Wait a second... this is exactly why I asked my initial question. I was made fun of because professionals who study this should not be asking this but now we are saying that NEC does not require a ground in each conduit ("The fact that this has been accepted is supported by some of the duct bank figures such as Figure B.310.3 (annex B) which shows the separate ground where each phase conductor is in a separate duct.") However how I read B.310.3 I am not sure it applies because we are at 34,500 Volts.

Comments appreciated.

Be Safe.

 

[resqcapt19]

While I do see the details in Annex B that show the grounding and grounded conductors in a seperate raceway for isolated phase installations, I don't find any support for that concept in the actual code rules. The Annex is not a code rule.

 

[Gianoli]

I live and work in Canada and am not familiar with the NEC. The Canadian Electrical Code (CEC) however would require the following for the installation you have described:

1. A bonding conductor in each nonmetallic raceway. – Rule 10-404 (2).

2. According to CEC rule 10-814(3) “The bonding conductor shall be permitted to be paralleled but shall not be smaller than that determined by dividing the rating or setting of the overcurrent device by the number of bonding conductors and selecting from table 16 (in the CEC) a conductor size to satisfy this result.”

3. So, 4000 Amperes / 12 conduits = 333.3 Amperes. Table 16 indicates a #3 AWG copper wire would be required in each conduit.

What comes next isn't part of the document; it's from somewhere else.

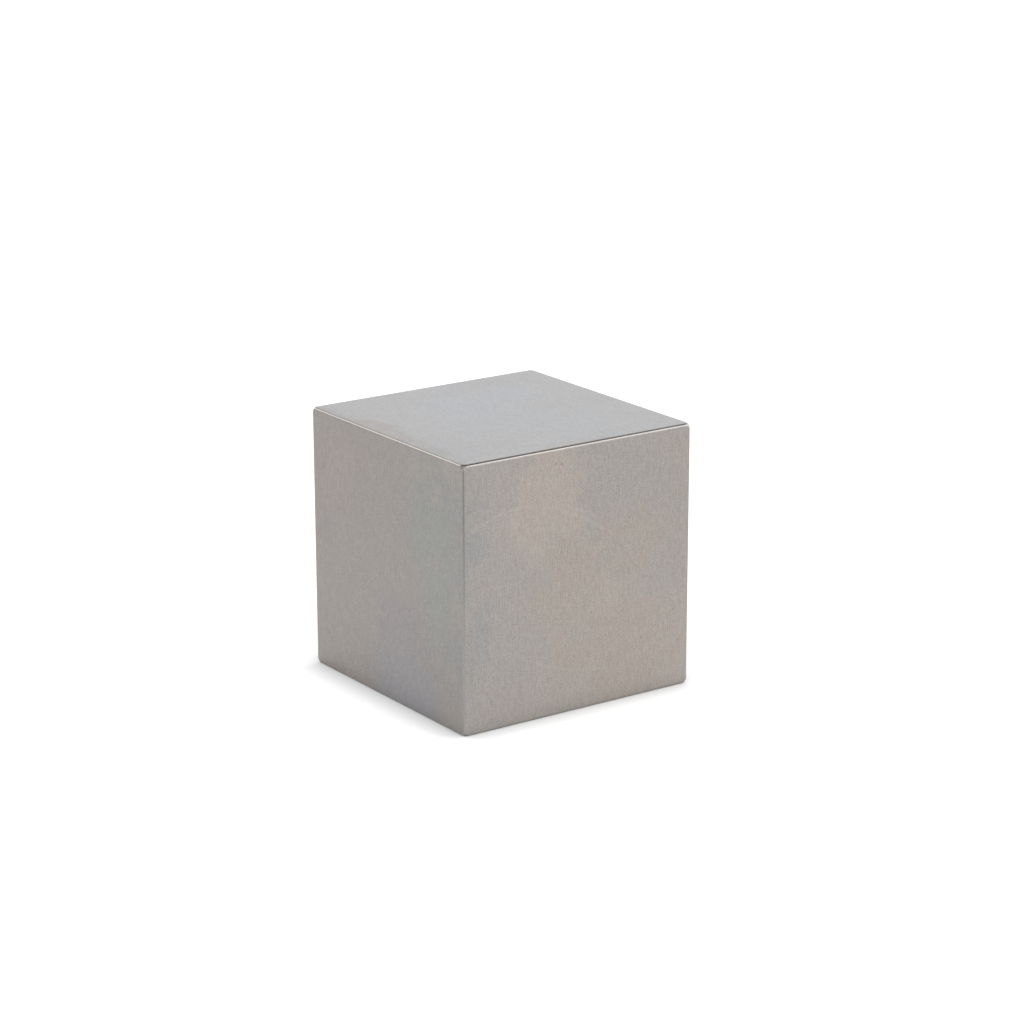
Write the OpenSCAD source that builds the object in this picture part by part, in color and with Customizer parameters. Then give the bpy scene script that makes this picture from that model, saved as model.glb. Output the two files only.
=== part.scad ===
// A solid cube of tungsten alloy, ground flat on all six faces.
// Its edges are broken with a small radius. Its corners are taken back a little
// further than the edges, as they come from deburring, and no line is left sharp.

/* [Cube] */
// Length of each side, from a face to the opposite face
side = 38.1; // [12.7:0.1:101.6]

/* [Edges and corners] */
// Radius that rounds each of the twelve edges
edge_r = 0.38; // [0.2:0.01:1.5]
// How far each corner is cut back along its three edges before it is rounded
corner_cut = 0.28; // [0.05:0.01:1]

/* [Hidden] */
$fn = 48;

// The form is that of a smaller block with its eight corners cut off flat, grown
// outwards by edge_r all round, so each surface runs smoothly into the next.
// From the centre of the block to one of its faces
face_reach = side / 2 - edge_r;
// From the centre of the block, along one of its edges, to where the edge ends
edge_reach = face_reach - corner_cut;
// Side of the triangle that each cut leaves, and radius of the circle through its points
facet_side = corner_cut * sqrt(2);
facet_r = facet_side / sqrt(3);
// How far that triangle lies inside the uncut corner
facet_depth = corner_cut / sqrt(3);
// The flat grown from it lies a hair under the radius round it, so that they cross
// along clear lines instead of only touching
facet_sink = edge_r / 200;
// Angle between an edge of the cube and the diagonal from corner to corner
diagonal_tilt = acos(1 / sqrt(3));

// Repeats its children along Z, X and Y: each turn is a third of a full turn about
// the cube's diagonal, made of right angles
module each_axis() {
    for (turn = [[0, 0, 0], [90, 0, 90], [0, -90, -90]])
        rotate(turn)
            children();
}

// Repeats its children at the eight corners of the smaller block
module each_corner() {
    for (x = [0, 1], y = [0, 1], z = [0, 1])
        mirror([x, 0, 0])
            mirror([0, y, 0])
                mirror([0, 0, z])
                    translate([face_reach, face_reach, face_reach])
                        children();
}

// Three crossed bars, whose ends are the six ground faces
module faces() {
    each_axis()
        linear_extrude(side, center = true)
            polygon([
                [face_reach, edge_reach],
                [edge_reach, face_reach],
                [-edge_reach, face_reach],
                [-face_reach, edge_reach],
                [-face_reach, -edge_reach],
                [-edge_reach, -face_reach],
                [edge_reach, -face_reach],
                [face_reach, -edge_reach]
            ]);
}

// The radius along the twelve edges
module edges() {
    each_axis()
        for (x = [-face_reach, face_reach], y = [-face_reach, face_reach])
            translate([x, y, 0])
                cylinder(r = edge_r, h = 2 * edge_reach, center = true);
}

// One corner, with the uncut corner of the smaller block at its origin:
// a ball at each point of the triangle, a rod along each side and the flat between
module corner() {
    each_axis() {
        translate([0, 0, -corner_cut])
            sphere(r = edge_r);
        translate([0, -corner_cut / 2, -corner_cut / 2])
            rotate([45, 0, 0])
                cylinder(r = edge_r, h = facet_side, center = true);
    }
    rotate([0, diagonal_tilt, 45])
        translate([0, 0, -facet_depth])
            cylinder(r = facet_r, h = 2 * (edge_r - facet_sink), center = true, $fn = 3);
}

module tungsten_cube() {
    color([0.66, 0.64, 0.62])
        translate([0, 0, side / 2]) {
            faces();
            edges();
            each_corner() corner();
        }
}

tungsten_cube();
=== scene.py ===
"""Looks of a tungsten cube: one solid block, ground on all six faces.

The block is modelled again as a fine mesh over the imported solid, with the same radius
along its edges and the same dubbed corners, and dressed as ground tungsten alloy. A small
studio stands round it: a pale floor, two soft boxes, a soft sky and a camera.
"""
import logging
import math
from dataclasses import dataclass
from enum import Enum
from typing import Any, Dict, Optional, Tuple

import bmesh
import bpy
from mathutils import Matrix, Vector, noise
from mathutils.bvhtree import BVHTree


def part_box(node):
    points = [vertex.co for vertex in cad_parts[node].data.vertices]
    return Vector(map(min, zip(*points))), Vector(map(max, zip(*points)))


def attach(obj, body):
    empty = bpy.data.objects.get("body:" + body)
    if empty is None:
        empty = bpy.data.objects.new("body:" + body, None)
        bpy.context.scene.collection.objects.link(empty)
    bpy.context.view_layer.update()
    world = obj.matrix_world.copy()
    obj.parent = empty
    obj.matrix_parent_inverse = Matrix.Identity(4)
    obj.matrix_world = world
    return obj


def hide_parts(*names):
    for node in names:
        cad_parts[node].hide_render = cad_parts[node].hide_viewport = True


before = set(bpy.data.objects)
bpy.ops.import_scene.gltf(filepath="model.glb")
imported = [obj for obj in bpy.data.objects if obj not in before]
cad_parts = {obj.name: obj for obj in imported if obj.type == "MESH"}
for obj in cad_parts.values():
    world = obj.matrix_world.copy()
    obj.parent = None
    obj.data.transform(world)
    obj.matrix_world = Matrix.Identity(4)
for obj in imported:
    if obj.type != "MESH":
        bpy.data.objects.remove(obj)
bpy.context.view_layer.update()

log = logging.getLogger("tungsten_cube")

MM = 0.001                      # a millimetre, in metres
NODE = "tungsten_cube"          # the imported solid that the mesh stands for
BODY = "root"                   # the one body of a part without joints
CAMERA_AZIMUTH = -124.89        # where the camera stands, in degrees round from +X
WORN_AND_SHADED = "worn_and_shaded_edge"              # mesh attribute: 1 on the rounded edges, 0 on the flats; it sets their sharper gloss and their painted shade
WELD = 1e-9                     # metres: what lies closer than this to a cut is on it
NOISE_MIDDLE = 0.5              # the mean of a noise texture
NOISE_LOW, NOISE_HIGH = 0.3, 0.7    # the range that nearly all of it falls in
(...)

I have to qualify the above by stating that this is a very unusual conduit/cable configuration. Transferring a large amount of electrical energy in this manner is could be problematic in a number of respects. Ensuring equal current flow through all these parallel conductors may prove challenging. Terminating and bracing this number of conductors in a switchgear enclosure of some type may also be interesting/impossible. I would review this design very carefully prior to proceeding.